The 330-room Herods Palace is the first of a three-part resort complex managed by Sheraton Israel and being built at a cost of more than $100 million.

Due to be completed this summer is the adjoining 64-room Herods Vitalis, a spa hotel that will be Israel's first in Sheraton's exclusive Luxury Collection. Next year, the third part of the complex, the 104-room Herods Forum, is slated to open as a convention center.

Sipping a vodka and tonic in the restaurant of the Palace, Igra watches a seemingly impromptu parade, opened by two handsome black men wearing dervish outfits and performing a drumbeat on their chests.

In Hebrew and English, they announce that they are celebrating Dushba, "a Nabatean festival." They are followed by four dancing girls in diaphanous robes, who do a sort of belly dance.

"There is no Dushba," Igra says laughing as the dancing girls make their way down the aisle.

Eli Gonen, general manager of Koor Tourism, which owns Sheraton Israel, says Herods will not only benefit the Sheraton chain, but help to upgrade Eilat as a destination. The chain has earmarked it as one of five properties worldwide for prime marketing efforts for 1999.

Victor, the concierge, wears a suit when he is at his desk, but from time to time he can be seen leading groups of guests on tours of the hotel, dressed in a long robe and headdress. His outfit is almost that of a Bedouin, but not quite. On second glance, it becomes obvious that he is dressed like a 19th-century biblical illustration.

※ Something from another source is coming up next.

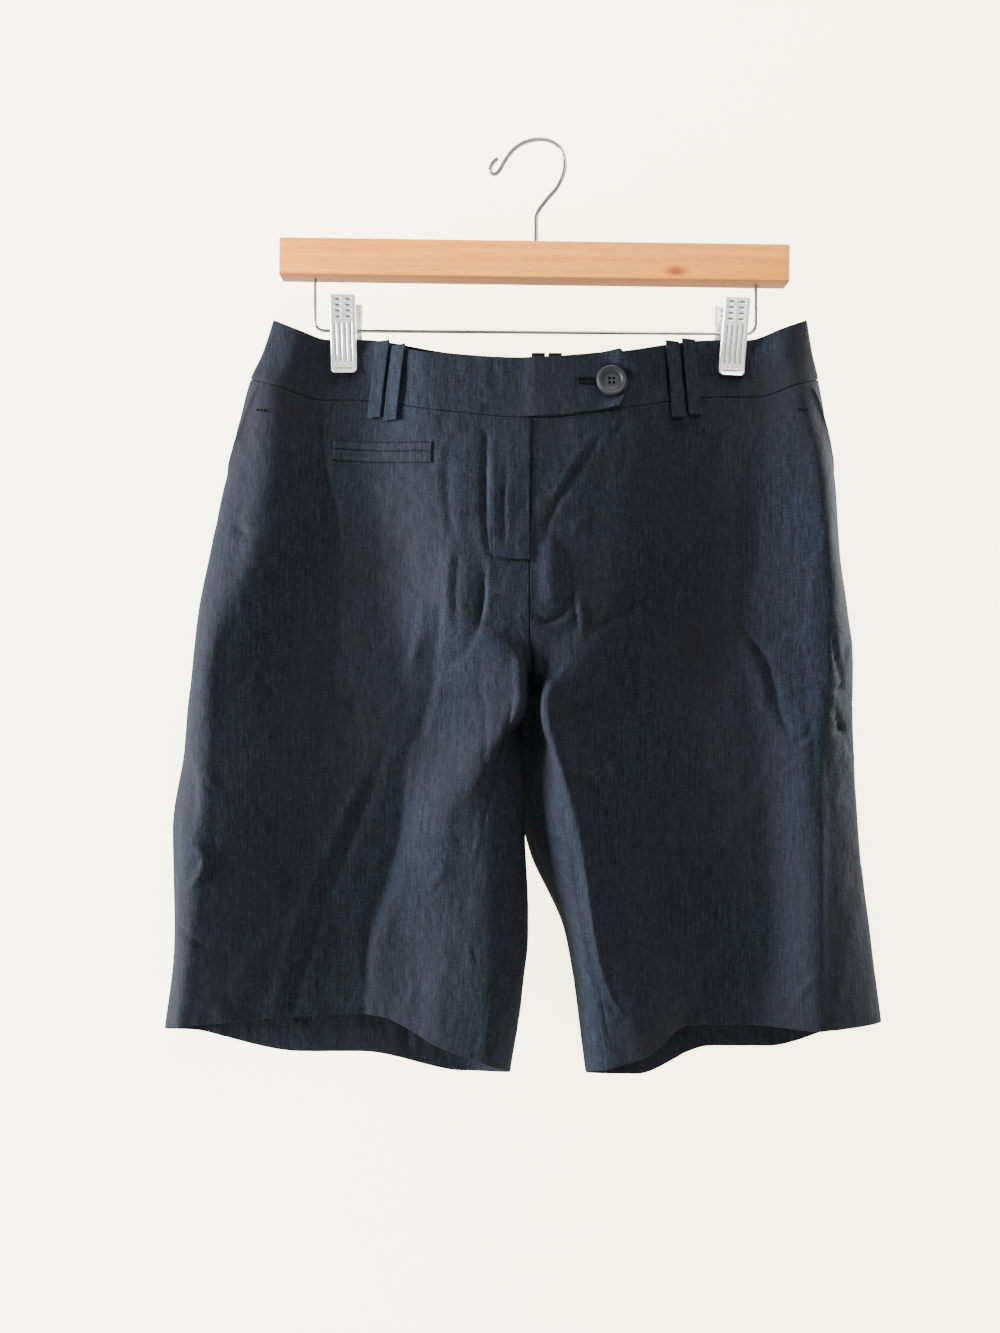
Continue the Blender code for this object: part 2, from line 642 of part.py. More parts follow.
def hanger_bar(collection):
    mesh = bpy.data.meshes.new("hanger_bar")
    shape = bmesh.new()
    bmesh.ops.create_cube(shape, size=1)
    size = Matrix.Diagonal((BAR_LENGTH * MM, BAR_THICKNESS * MM, BAR_HEIGHT * MM, 1))
    bmesh.ops.transform(shape, matrix=size, verts=shape.verts)
    shape.to_mesh(mesh)
    shape.free()
    bar = new_object("hanger_bar", mesh, "beech", collection)
    bar.location = Vector(BAR_CENTRE) * MM
    bar.rotation_euler = (0, HANGER_TILT, 0)
    bevel = bar.modifiers.new("Eased edges", "BEVEL")
    bevel.width = 0.8 * MM
    bevel.segments = 2


def bar_face(x, up):
    """Height of the bar's top (up = 1) or underside (up = -1) at this x."""
    centre_x, _, centre_z = BAR_CENTRE
    return centre_z - math.tan(HANGER_TILT) * (x - centre_x) + up * BAR_HEIGHT / 2 / math.cos(HANGER_TILT)


def smooth_path(points, steps):
    """A curve through the points, which turns evenly between them."""
    points = np.array(points, float)
    ends = np.vstack([2 * points[0] - points[1], points, 2 * points[-1] - points[-2]])
    path = []
    for a, b, c, d in zip(ends, ends[1:], ends[2:], ends[3:]):
        for share in np.arange(steps) / steps:
            path.append(
                0.5 * (2 * b + (c - a) * share + (2 * a - 5 * b + 4 * c - d) * share**2
                       + (3 * b - a - 3 * c + d) * share**3)
            )
    path.append(points[-1])
    return path


def wire(name, path, diameter, collection):
    """A round wire along a path of (x, z) points in the hanger's plane."""
    curve = bpy.data.curves.new(name, "CURVE")
    curve.dimensions = "3D"
    curve.bevel_depth = diameter / 2 * MM
    curve.bevel_resolution = 2
    curve.use_fill_caps = True
    spline = curve.splines.new("POLY")
    spline.points.add(len(path) - 1)
    for point, (x, z) in zip(spline.points, path):
        point.co = (x * MM, 0, z * MM, 1)
    return new_object(name, curve, "steel", collection)


def hanger_hook(collection):
    points = list(HOOK_POINTS)
    foot = points[0][0]
    points[0] = (foot, bar_face(foot, 1) + SEAM_GAP)
    wire("hanger_hook", smooth_path(points, 3), HOOK_WIRE, collection)


def hanger_wire(collection):
    """Down from the bar, across under the clips and up again, tilted as the bar is."""
    half = LOWER_WIRE_HALF_SPAN
    bend = LOWER_WIRE_BEND
    path = []
    for sign in (-1, 1):
        x = LOWER_WIRE_CENTRE + sign * half
        low = -wire_drop(x)
        corner = [(x, bar_face(x, -1) - SEAM_GAP)]
        for turn in np.linspace(0, math.pi / 2, 5):
            corner.append((x - sign * bend * (1 - math.cos(turn)), low + bend * (1 - math.sin(turn))))
        path += corner if sign < 0 else corner[::-1]
    wire("hanger_wire", path, LOWER_WIRE, collection)


def clip_plate(name, centre, lean, facing, wider, collection):
    """Half a clip: pressed steel, a shallow channel whose flanges reach in beside the wire."""
    vertices = []
    for drop, face, flange, width in PLATE_ROWS:
        outer = (width + wider) / 2
        inner = outer - CLIP_STEEL
        tip = face - flange
        back = face + CLIP_STEEL
        section = (
            (-outer, tip), (-outer, back), (outer, back), (outer, tip),
            (inner, tip), (inner, face), (-inner, face), (-inner, tip),
        )
        vertices += [Vector((x, y * facing, -drop)) * MM for x, y in section]
    size = 8
    faces = [tuple(range(size)), tuple(reversed(range(len(vertices) - size, len(vertices))))]
    for row in range(len(PLATE_ROWS) - 1):
        for corner in range(size):
            a = row * size + corner
            b = row * size + (corner + 1) % size
            faces.append((b, a, a + size, b + size))
    mesh = bpy.data.meshes.new(name)
    mesh.from_pydata(vertices, [], faces)
    if facing > 0:
        mesh.flip_normals()
    plate = new_object(name, mesh, "steel", collection)
    plate.location = (centre * MM, 0, -wire_drop(centre) * MM)
    plate.rotation_euler = (0, lean, 0)


def clips(collection):
    half = SPRING_LENGTH / 2
    section = (
        (SPRING_OUTER, half), (SPRING_OUTER, -half), (SPRING_INNER, -half), (SPRING_INNER, half),
        (SPRING_OUTER, half),
    )
    for name, centre, lean, ear_shift in CLIPS:
        clip_plate(f"{name}_front", centre, lean, -1, 0, collection)
        clip_plate(f"{name}_back", centre + ear_shift, lean, 1, BACK_PLATE_WIDER, collection)
        spring = turned(f"{name}_spring", section, "steel", collection, 12)
        spring.location = (centre * MM, 0, -wire_drop(centre) * MM)
        spring.rotation_euler = (0, math.pi / 2 + WIRE_TILT, 0)


def wire_drop(x):
    return LOWER_WIRE_DROP + math.tan(WIRE_TILT) * (x - LOWER_WIRE_CENTRE)


def main():
    for stale in list(bpy.data.objects):
        bpy.data.objects.remove(stale)
    shorts = bpy.data.collections.new("bermuda_shorts")
    cutters = bpy.data.collections.new("cutters")
    for made in (shorts, cutters):
        bpy.context.scene.collection.children.link(made)
    cutters.hide_render = True
    front_panels(shorts)
    back_panels(shorts)
    waistband(shorts)
    fly(shorts)
    welt_pocket(shorts)
    belt_loops(shorts)
    button(shorts, cutters)
    hanger_bar(shorts)
    hanger_hook(shorts)
    hanger_wire(shorts)
    clips(shorts)


main()
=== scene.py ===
"""Looks of the bermuda shorts on their clip hanger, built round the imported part.

Blender works in metres, and every table and size here is in millimetres. The origin is the
inside of the hook's crown, +Z is up and the front faces -Y. A drop is a distance below the
origin. The wearer's right leg is at -X, on the left of someone facing the front.
"""

import math

import bmesh
import bpy
import numpy as np
from mathutils import Matrix, Vector


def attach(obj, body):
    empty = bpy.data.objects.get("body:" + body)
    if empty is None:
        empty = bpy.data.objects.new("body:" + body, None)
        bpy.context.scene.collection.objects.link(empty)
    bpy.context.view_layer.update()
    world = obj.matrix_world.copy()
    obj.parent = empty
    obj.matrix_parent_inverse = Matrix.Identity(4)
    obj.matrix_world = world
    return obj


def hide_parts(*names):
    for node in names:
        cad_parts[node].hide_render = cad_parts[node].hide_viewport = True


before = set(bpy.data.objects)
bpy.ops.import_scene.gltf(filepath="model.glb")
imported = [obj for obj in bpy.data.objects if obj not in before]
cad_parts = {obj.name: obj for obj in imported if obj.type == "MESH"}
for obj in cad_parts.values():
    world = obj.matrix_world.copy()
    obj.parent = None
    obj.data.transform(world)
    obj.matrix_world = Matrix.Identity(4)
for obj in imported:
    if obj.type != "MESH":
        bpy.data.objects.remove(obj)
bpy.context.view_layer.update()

MM = 0.001
BODY = "root"

# The shape of the shorts, as in the part's own source
CLOTH_THICKNESS = 1.2
HALF_GAP = 0.2
HALF_INSEAM_GAP = 0.03
LAY_GAP = 0.45

BAND_TOP = 140
JAW_FOOT = 167
WAIST_SEAM = 185
POCKET_FOOT = 235
CROTCH = 388
HEM = 625

SIGN = {"right": -1, "left": 1}
OTHER = {"right": "left", "left": "right"}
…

The waiters and doormen have to be able to act, not just work. Like at most of the hotels in Eilat and elsewhere around the country, the majority of Herods' workers are recently discharged soldiers.

In addition to dressing up, the staff have other ways of putting guests in a special mood. The hostess at the restaurant bows slightly as we walk in.

"Erev kasum, a magical evening," she says.

I find myself bowing in return.

All this goes well with a decor that could be described as Middle Eastern eclectic, to put it mildly. Interiors and exteriors proliferate with domes, arches, cupolas and pillars. And these are interspersed with trees and other greenery.

Igra draws from every historical period from King Solomon's copper mines to the British Mandate. There are even, in the lounge, a series of coffee tables whose glass tops reveal sand tables underneath with the figures of soldiers. The uniforms of the soldiers are not identifiable, but the sand tables conjure up images of the Sinai Campaign, the Six-Day War or the Yom Kippur War.

All this is connected by a "legend" of a fortress-castle built by nomadic tribes and visited by all those who passed through the region and left their mark in the decor and furnishings.

The question now is whether the hotel itself will age well. Igra himself notes that there are luxury hotels that were built in Eilat only a decade or two ago that are already on the decline.

He would like to see it eventually develop a reputation similar to that of Jerusalem's King David Hotel, which becomes even more distinguished with age.

Gonen says he has no doubt the hotel will age well, since it has not been built in line with current fashion, but rather is based on historical themes.

"They may have to renovate the physical structure, but the legend will remain," Gonen says.